* [To be done] Look in the material below for the line with "frame_anchor = make_frame(material)" and the line with "before = set(bpy.data.objects)", then set down exactly those two lines and all lines between, nothing more.

CAD and scene scripts:
■ ■ ■ ■
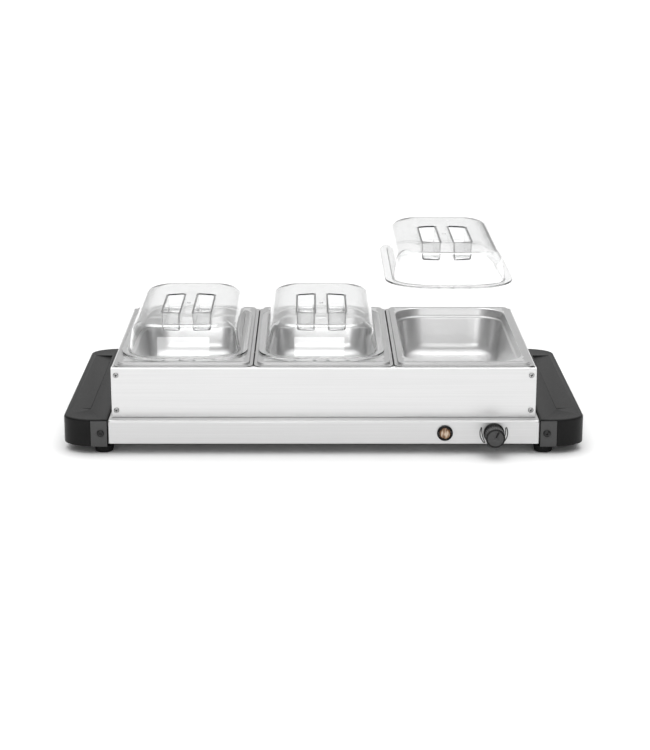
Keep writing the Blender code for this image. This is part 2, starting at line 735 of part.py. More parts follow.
def make_side_panel(name, side, steel, anchor):
    outer = FRAME_HALF_WIDTH
    end = FRAME_HALF_DEPTH - SHEET - GAP

    def along_x(near, far):
        return tuple(sorted((side * near, side * far)))

    panel = box(f"frame_{name}_panel", along_x(outer - SHEET, outer), (-end, end),
                (FRAME_BOTTOM, FRAME_TOP), steel, anchor)
    join(panel, box(f"top_flange_{name}", along_x(outer - 0.0085, outer - SHEET / 2),
                    (-end, end), (FRAME_TOP - SHEET, FRAME_TOP)))
    for label, toward in FRONT_REAR:
        tab = box(f"corner_tab_{name}_{label}", along_x(outer - FRAME_TAB, outer - SHEET / 2),
                  along_y(toward, end - SHEET, end), (FRAME_BOTTOM, FRAME_TOP - 0.0020))
        join(panel, tab)
        for z in FRAME_SCREW_Z:
            x = side * FRAME_SCREW_X
            cut(panel, rod_helper(f"tab_hole_{name}_{label}_{round(z * 1e4)}", 0.0018,
                                  (x, toward * 0.160, z), (x, toward * 0.175, z), 12))


# Pans --------------------------------------------------------------------------------------------

def pan_wall(inset, depth):
    """An outline of the pan's wall, drawn in from its opening by the inset."""
    half_x, half_y, radius = PAN_OPENING
    outline = rounded_rectangle(half_x - inset, half_y - inset, radius - 0.4 * inset)
    return at_height(outline, -depth)


def pan_edge(size, inset, depth):
    half_x, half_y, radius = size
    return at_height(rounded_rectangle(half_x - inset, half_y - inset, radius - inset), -depth)


def make_pan(name, x, steel, frame_anchor):
    """A drawn pan: floor, drafted walls with a stacking shoulder, raised flange and outer lip."""
    anchor = body_anchor(f"{name}_pan_lift", (x, 0.0, PAN_TOP), frame_anchor)
    sheet = PAN_SHEET
    wall = [(0.0, 0.0018), (0.0005, 0.0105), (0.0030, 0.0130), (0.0080, 0.0500),
            (0.0110, 0.0590), (0.0170, 0.0640), (0.0260, 0.0650)]
    rings = [pan_wall(inset, depth) for inset, depth in reversed(wall)]
    rings += [
        pan_wall(-0.0014, 0.0),
        pan_edge(PAN_FLANGE, 0.0006, 0.0),
        pan_edge(PAN_FLANGE, 0.0, 0.0007),
        pan_edge(PAN_FLANGE, 0.0, PAN_LIP_DROP),
        pan_edge(PAN_LIP, 0.0, PAN_LIP_DROP),
        pan_edge(PAN_LIP, 0.0, PAN_LIP_DROP + sheet),
        pan_edge(PAN_FLANGE, sheet, PAN_LIP_DROP + sheet),
        pan_edge(PAN_FLANGE, sheet, sheet),
    ]
    rings += [pan_wall(inset - sheet, depth + sheet * 0.7) for inset, depth in wall]
    return anchor, loft(f"{name}_pan", rings, steel, anchor)


# Lids --------------------------------------------------------------------------------------------

def lid_ring(side_inset, end_inset, radius, z):
    """An outline of the lid, drawn in from its rim by one inset on the sides and one on the ends."""
    half_x, half_y, _ = LID_RIM
    return at_height(rounded_rectangle(half_x - side_inset, half_y - end_inset, radius), z)


def pocket_rings(side, inset, levels):
    """The grip pocket's outline at several levels, narrowing by its draft as it goes down."""
    rings = []
    for level, draft in levels:
        low, high = POCKET_X[0] + inset + draft, POCKET_X[1] - inset - draft
        xs = [low + (high - low) * step / 3 for step in range(4)]
        ends = [POCKET_HALF_LENGTH - inset - draft - POCKET_END_RADIUS
                + math.sqrt(POCKET_END_RADIUS ** 2 - x ** 2) for x in xs]
        outline = list(zip(xs, ends)) + [(x, -y) for x, y in reversed(list(zip(xs, ends)))]
        rings.append([(side * x, y, level) for x, y in outline])
    return rings


def make_lid(name, pan_anchor, clear):
    """A domed lid: rim, drafted walls, round shoulders, two grip pockets and four locating tabs."""
    seat = Vector((0.0, 0.0, LID_SEAT - PAN_TOP)) + Vector(LID_OFFSETS[name])
    anchor = body_anchor(f"{name}_lid_lift", seat, pan_anchor)
    top, under, rim_top = LID_HEIGHT, LID_HEIGHT - LID_WALL, 0.0022
    outer = [
        (0.0355, 0.0275, 0.016, top), (0.0250, 0.0220, 0.022, top - 0.0014),
        (0.0185, 0.0178, 0.027, top - 0.0060), (0.0155, 0.0150, 0.030, top - 0.0125),
        (0.0140, 0.0132, 0.033, top - 0.0190), (0.0103, 0.0103, 0.041, rim_top + 0.0030),
        (0.0088, 0.0088, 0.044, rim_top), (0.0, 0.0, LID_RIM[2], rim_top), (0.0, 0.0, LID_RIM[2], 0.0),
    ]
    inner = [
        (0.0120, 0.0120, 0.041, 0.0), (0.0123, 0.0123, 0.039, rim_top + 0.0030),
        (0.0160, 0.0152, 0.031, top - 0.0190), (0.0176, 0.0170, 0.028, top - 0.0130),
        (0.0204, 0.0196, 0.025, under - 0.0052), (0.0262, 0.0234, 0.020, under - 0.0012),
        (0.0357, 0.0277, 0.015, under),
    ]
    lid = loft(f"{name}_lid", [lid_ring(*row) for row in outer + inner], clear, anchor)
    floor = LID_HEIGHT - POCKET_DEPTH
    for label, side in LEFT_RIGHT:
        shell = pocket_rings(side, -LID_WALL, ((floor - LID_WALL, POCKET_DRAFT), (LID_HEIGHT - 0.0008, 0.0)))
        join(lid, loft(f"pocket_shell_{name}_{label}", shell))
    for label, side in LEFT_RIGHT:
        hollow = pocket_rings(side, 0.0, ((floor, POCKET_DRAFT), (LID_HEIGHT + 0.004, -0.00015)))
        cut(lid, loft(f"pocket_{name}_{label}", hollow))
        for end, toward in FRONT_REAR:
            join(lid, box(f"tab_{name}_{label}_{end}",
                          tuple(sorted((side * TAB_X[0], side * TAB_X[1]))),
                          along_y(toward, *TAB_Y), (-TAB_DROP, SHEET)))
    return lid


# Assembly ----------------------------------------------------------------------------------------

def clear_scene():
    for obj in list(bpy.data.objects):
        bpy.data.objects.remove(obj)


def build():
    clear_scene()
    material = make_materials()
    make_hot_plate(material["brushed_steel"])
    make_bottom_plate(material["zinc_steel"])
    make_ends(material)
    make_knob(material)
    make_thermostat(material)
    make_lamp(material)
    make_gland(material)
    make_heater(material)
    make_electrics(material)
    frame_anchor = make_frame(material)
    for index, name in enumerate(PAN_NAMES):
        x = (index - 1) * PAN_PITCH
        pan_anchor, _ = make_pan(name, x, material["satin_steel"], frame_anchor)
        make_lid(name, pan_anchor, material["clear_plastic"])


build()
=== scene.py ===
import json
import math

import bmesh
import bpy
from mathutils import Matrix, Vector


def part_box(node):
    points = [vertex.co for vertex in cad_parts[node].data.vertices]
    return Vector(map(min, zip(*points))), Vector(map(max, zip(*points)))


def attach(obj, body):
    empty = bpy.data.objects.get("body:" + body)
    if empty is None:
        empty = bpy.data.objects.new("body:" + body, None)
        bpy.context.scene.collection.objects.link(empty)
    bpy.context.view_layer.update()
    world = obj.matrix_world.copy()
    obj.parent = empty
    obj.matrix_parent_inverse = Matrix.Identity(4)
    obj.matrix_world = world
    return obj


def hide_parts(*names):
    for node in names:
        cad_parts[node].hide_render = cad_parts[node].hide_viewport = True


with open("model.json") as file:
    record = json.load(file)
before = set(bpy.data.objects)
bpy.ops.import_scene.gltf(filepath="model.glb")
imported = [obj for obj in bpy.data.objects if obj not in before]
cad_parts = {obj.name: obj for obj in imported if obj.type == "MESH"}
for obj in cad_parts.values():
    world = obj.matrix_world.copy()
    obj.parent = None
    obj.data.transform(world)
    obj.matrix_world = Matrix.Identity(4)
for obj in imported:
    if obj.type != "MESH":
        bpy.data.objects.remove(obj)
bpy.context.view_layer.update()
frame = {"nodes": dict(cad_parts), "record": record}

# Dimensions shared by several pieces, in metres.
SHEET = 0.0010
BASE_SIZE = (0.2705, 0.1845)
BASE_TOP = 0.0430
BASE_BOTTOM = 0.0133
FRAME_SIZE = (0.2665, 0.1680)
FRAME_TOP = 0.1070
FRAME_BOTTOM = 0.0433
PAN_NAMES = ("left", "centre", "right")
SIDES = (("left", -1), ("right", 1))
ENDS = (("front", -1), ("rear", 1))
LID_HEIGHT = 0.0410
LID_WALL = 0.0020
LID_SHAPE = {  # half width, half length, corner radius
    "rim": (0.0810, 0.1520, 0.0540),
    "foot": (0.0712, 0.1422, 0.0400),
    "shoulder": (0.0655, 0.1345, 0.0330),
    "crown": (0.0440, 0.1240, 0.0180),
}
POCKET_DEPTH = 0.0220
POCKET = (0.0095, 0.0310, 0.0590)  # near x, far x, half length
POCKET_END_BEND = 0.0750  # radius of the curve at both ends
LID_TAB = ((0.0240, 0.0430), (0.1442, 0.1457), (-0.0030, -0.0002))
HANDLE = (0.2708, 0.3280, 0.1845, 0.0093, 0.0445)  # inner x, outer x, half depth, bottom, top
HANDLE_CORNER = (0.040, 0.028)  # how far the rounded corner reaches along X and Y
RECESS_X = (0.2975, 0.3205)
RECESS_Y = (-0.1380, 0.1430)
RECESS_DEPTH = 0.0026
RECESS_RUN_OUT = (0.016, 0.012)  # length of the front ramp at the inner and the outer edge
GROOVE_X = (0.2967, 0.2981)
GROOVE_Y = (-0.1340, 0.1410)
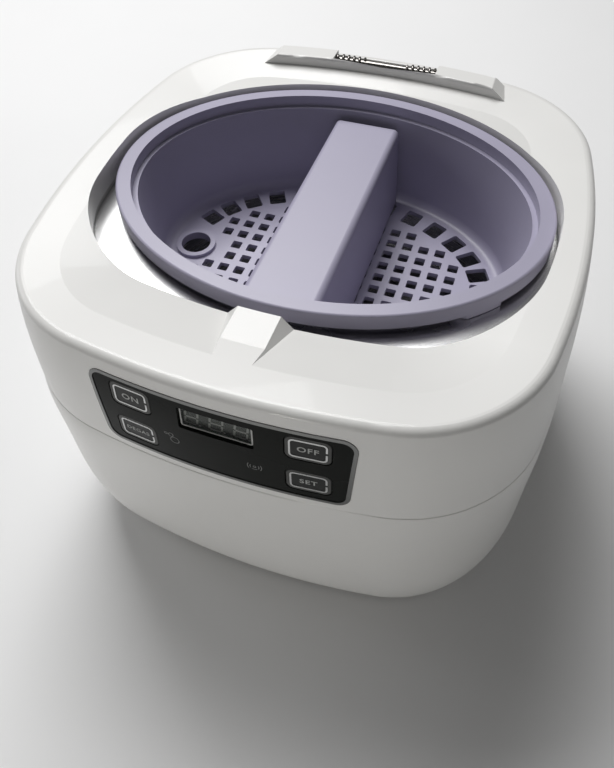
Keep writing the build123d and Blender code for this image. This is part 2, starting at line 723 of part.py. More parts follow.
with BuildPart() as tank_gasket:
    with BuildSketch(Plane.XY.offset(FLANGE_TOP_Z)):
        add(opening(FLANGE_W))
        add(opening(0.4), mode=Mode.SUBTRACT)
    extrude(amount=GASKET_T)
save(tank_gasket, "tank_gasket")

with BuildPart() as tank_clamps:
    for x, y in CLAMP_AT:
        with BuildSketch(Plane.XY.offset(FLANGE_TOP_Z - TANK_T)):
            with Locations((x, y)):
                RectangleRounded(CLAMP_W, CLAMP_L, 2.0)
                Circle(SCREW_D / 2 + FIT, mode=Mode.SUBTRACT)
        extrude(amount=-CLAMP_T)
save(tank_clamps, "tank_clamps")

with BuildPart() as clamp_screws:
    for x, y in CLAMP_AT:
        with BuildSketch(Plane.XY.offset(CLAMP_Z)):
            with Locations((x, y)):
                Circle(HEAD_D / 2)
        extrude(amount=-HEAD_H)
        with BuildSketch(Plane.XY.offset(CLAMP_Z)):
            with Locations((x, y)):
                Circle(SCREW_D / 2)
        extrude(amount=CLAMP_SCREW_L)
save(clamp_screws, "clamp_screws")

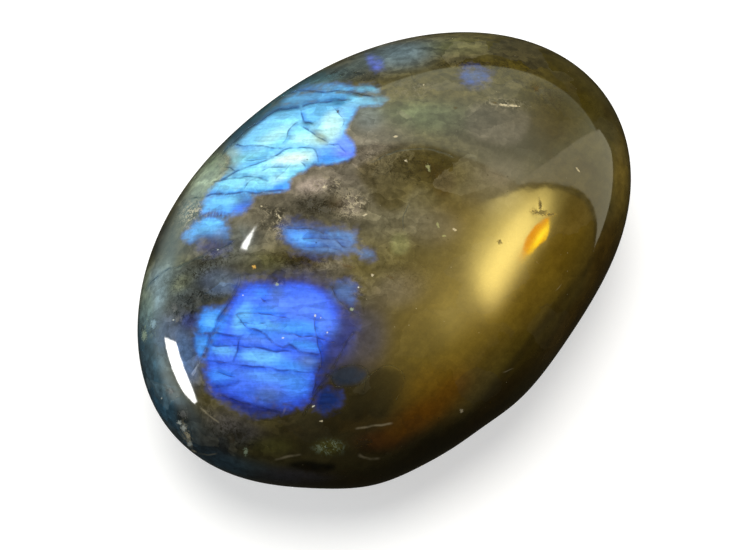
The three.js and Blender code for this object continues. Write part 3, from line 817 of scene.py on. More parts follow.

# The side that the stone lies on. Its flashes, too, are painted sheen.
REVERSE = Markings(
    flashes=(
        Patch(Pigment.COBALT, (
            (2.0, 8.4), (6.4, 10.2), (11.6, 9.8), (14.8, 7.2), (14.2, 4.0), (10.6, 2.2), (8.4, 2.6),
            (5.2, 1.4), (1.6, 3.0), (0.4, 5.8),
        ), 0.5),
        Patch(Pigment.AZURE, (
            (-15.0, -2.0), (-11.2, -0.8), (-8.0, -2.4), (-7.4, -5.6), (-9.6, -8.4), (-13.0, -9.0),
            (-16.2, -6.6),
        ), 0.5),
        Patch(Pigment.SEA, (
            (10.2, -8.6), (13.6, -6.8), (17.4, -7.6), (17.0, -10.2), (13.4, -12.0), (10.6, -11.2),
        ), 0.6, 0.8),
        Patch(Pigment.VIOLET, ((-4.2, 12.0), (-1.6, 13.0), (-0.4, 11.8), (-2.4, 10.8)), 0.6, 0.7),
    ),
    gleams=(
        Zone(Pigment.SKY, (8.6, 7.8), (3.2, 1.2), 0.8, 8),
        Zone(Pigment.PALE_CYAN, (11.6, 6.2), (1.8, 1.0), 0.7, -10),
        Zone(Pigment.ULTRAMARINE, (3.4, 4.8), (2.0, 1.6), 0.8),
        Zone(Pigment.PERIWINKLE, (6.6, 3.6), (2.4, 0.9), 0.7),
        Zone(Pigment.CYAN, (-11.4, -3.4), (2.2, 1.2), 0.8, 10),
        Zone(Pigment.ULTRAMARINE, (-13.6, -7.2), (2.0, 1.2), 0.8),
        Zone(Pigment.CYAN, (14.6, -8.6), (1.8, 0.8), 0.8, 10),
    ),
    clouds=(
        Zone(Pigment.TAUPE, (-2.0, 4.0), (7.0, 5.0), 0.6, 10),
        Zone(Pigment.UMBER, (6.0, -4.0), (7.0, 3.0), 0.7, 30),
        Zone(Pigment.DEEP_OLIVE, (16.0, 2.0), (5.0, 7.0), 0.6),
        Zone(Pigment.SLATE, (-17.0, 6.0), (4.0, 5.0), 0.7, 30),
        Zone(Pigment.TEAL_SLATE, (-22.0, -6.0), (3.0, 8.0), 0.8),
        Zone(Pigment.SMOKE, (-2.0, -12.0), (6.0, 2.6), 0.7, -10),
        Zone(Pigment.RUST, (4.0, -18.0), (6.0, 2.4), 0.7, 20),
        Zone(Pigment.MOSS, (2.0, 17.0), (7.0, 3.0), 0.6),
        Zone(Pigment.LILAC_GREY, (-9.0, 9.0), (3.4, 2.4), 0.7, 20),
        Zone(Pigment.PALE_GREEN, (18.0, 13.0), (2.6, 1.8), 0.6, -30),
    ),
    plates=(
        Patch(Pigment.DEEP_OLIVE, (
            (-6.0, 6.0), (-2.0, 8.0), (0.0, 4.0), (-3.0, 1.0), (-6.4, 2.4),
        ), 0.5, 0.6),
        Patch(Pigment.SMOKE, ((2.0, -8.0), (8.0, -6.6), (9.0, -11.0), (3.6, -12.4)), 0.4, 0.6),
    ),
    grit=(
        Zone(Pigment.CREAM, (-8.0, 6.0), (3.0, 2.0), 0.9, 20),
        Zone(Pigment.BLACK, (4.0, -9.0), (3.0, 1.4), 1.0, -20),
        Zone(Pigment.PEAT, (-14.0, 2.0), (5.0, 2.0), 0.8, 10),
    ),
    cracks=(
        Crack(((0.6, 5.2), (4.0, 6.2), (8.6, 6.0), (14.4, 5.2)), 0.24),
        Crack(((2.6, 8.6), (5.0, 6.4), (6.2, 3.6), (5.4, 1.2)), 0.18),
        Crack(((9.2, 10.4), (9.8, 7.6), (11.4, 4.4), (10.8, 2.0)), 0.18),
        Crack(((1.4, 3.6), (5.6, 4.6), (10.0, 3.8)), 0.14),
        Crack(((-15.6, -4.4), (-12.4, -4.8), (-8.0, -4.2)), 0.24),
        Crack(((-14.2, -1.6), (-12.6, -5.2), (-13.0, -9.2)), 0.18),
        Crack(((-10.6, -0.8), (-9.8, -4.6), (-10.4, -8.4)), 0.16),
        Crack(((10.0, -9.6), (13.0, -9.0), (17.2, -8.8)), 0.2),
        Crack(((-3.0, -1.0), (1.0, -3.0), (3.4, -7.4), (8.0, -10.0)), 0.28),
        Crack(((-19.0, 2.0), (-14.4, 4.0), (-9.6, 3.6), (-5.2, 6.8)), 0.24),
        Crack(((-6.0, -16.0), (-1.0, -14.2), (4.6, -14.8)), 0.3, pale=True),
        Crack(((18.0, 9.6), (15.0, 12.4), (14.2, 16.0)), 0.25, pale=True),
    ),
    flecks=(
        flecks(
            Pigment.BLACK, (-3.4, 0.6, 0.5, 0.3, 20), (5.6, -9.2, 0.7, 0.3, -30), (-16.0, 0.8, 0.4, 0.3),
        )
        + flecks(Pigment.UMBER, (1.8, 13.6, 0.6, 0.3, 10))
        + flecks(Pigment.CREAM, (-6.2, 8.6, 0.3, 0.15, 30), (12.6, -2.4, 0.2, 0.2))
        + flecks(Pigment.CHALK, (-10.8, -11.4, 0.3, 0.15, -20), (8.8, 14.0, 0.2, 0.15, 40))
        + flecks(Pigment.GOLD, (-1.2, -6.2, 0.2, 0.16))
    ),
    pits=(
        Pit((5.6, -9.2), 1.2, 0.1),
        Pit((-16.0, 0.8), 1.0, 0.08),
    ),
)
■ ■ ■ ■
* [Output for this exercise]
    frame_anchor = make_frame(material)
    for index, name in enumerate(PAN_NAMES):
        x = (index - 1) * PAN_PITCH
        pan_anchor, _ = make_pan(name, x, material["satin_steel"], frame_anchor)
        make_lid(name, pan_anchor, material["clear_plastic"])


build()
=== scene.py ===
import json
import math

import bmesh
import bpy
from mathutils import Matrix, Vector


def part_box(node):
    points = [vertex.co for vertex in cad_parts[node].data.vertices]
    return Vector(map(min, zip(*points))), Vector(map(max, zip(*points)))


def attach(obj, body):
    empty = bpy.data.objects.get("body:" + body)
    if empty is None:
        empty = bpy.data.objects.new("body:" + body, None)
        bpy.context.scene.collection.objects.link(empty)
    bpy.context.view_layer.update()
    world = obj.matrix_world.copy()
    obj.parent = empty
    obj.matrix_parent_inverse = Matrix.Identity(4)
    obj.matrix_world = world
    return obj


def hide_parts(*names):
    for node in names:
        cad_parts[node].hide_render = cad_parts[node].hide_viewport = True


with open("model.json") as file:
    record = json.load(file)
before = set(bpy.data.objects)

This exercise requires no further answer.